Repotting a Root Bound Plant

“Repotting a plant gives it space to grow. Repotting ourselves means taking leave of our everyday environments and walking into unfamiliar territory—of the heart, of the mind and of the spirit.”
- Heather Cochran, The Return of Jonah Grey

Any experienced gardener knows that while a potted plant may flourish with the correct amount of light, water and nutrients,  after some time it will outgrow its pot. When a plant is ready to be moved into a bigger pot, the roots are restricted, growing in a tight coil or ball – a problem which gardeners refer to as “root bound”. Since root bound plants rarely meet their potential for growth and success in terms of flowering or producing fruit, the gardener will ensure that when their plant is ready for a bigger pot, it is repotted.

In our own lives, we can apply the idea of “repotting” when we feel that we become “root bound”.  Leaving your old pot behind means leaving your comfort zone and moving into a new environment and while this presents challenges, it also allows us to grow, change and learn.

Susan’s story offers an example of how repotting paved the way for new growth in her life. To friends, family and colleagues she appeared to be successful – working in a busy newspaper office and writing a regular column for women. However, after several years of giving her job everything she could, Susan began to feel empty and constricted by the demands of her career. What was right for her when she started work no longer seemed to ring true with her hopes, dreams and ideals.
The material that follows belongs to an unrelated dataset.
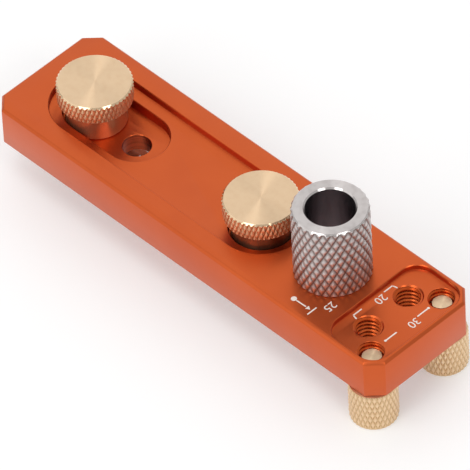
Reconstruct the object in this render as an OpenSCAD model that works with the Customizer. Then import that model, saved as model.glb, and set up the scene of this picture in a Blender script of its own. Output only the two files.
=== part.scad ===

The solution for Susan was to first consider what changes she needed to make to reawaken her passion for life, then to look at ways to implement them. Susan might decide to change her career direction by following her lifelong wish to write a book, or look for ways to work her way further up the career ladder.

As a coach, you can help to prepare a client who needs to repot their life by helping them to identify areas which have become stale and in need of growth space.  In many cases, a client may not realise that they are ready for the next step, held back by fears, beliefs or self esteem issues, and if these are not resolved the client will take these “herbicides” to the next pot (life situation). A coach is responsible for helping the client to work through the options available to them, so that they can decide on the best course of action to take. Your task is to help the client build a clear picture of where they are in their life and create a greater understanding of how to achieve their goals by -

  • Offering support as they make life changing decisions, and helping them to find ways to adapt to the new issues they will face when they move into a new environment.
  • Identify areas where growth is constricted by remaining in a limiting situation, and encouraging the client to find ways to take steps towards change.
  • Helping clients to decide which situations warrant making changes, and which situations need further consideration before taking action.

[Coaching Questions]

  • In which areas of your life do you feel “root bound”?
  • What challenges and opportunities does changing to a bigger “pot” entail for you?
  • How do you see yourself within one month and one year of making room for growth in your life? Are you closer to your goals?
  • What do you need to do to prepare physically, mentally and emotionally for the next step in your life?
  • What are your motivations for making changes in your life?
  • How will making changes in your life empower you?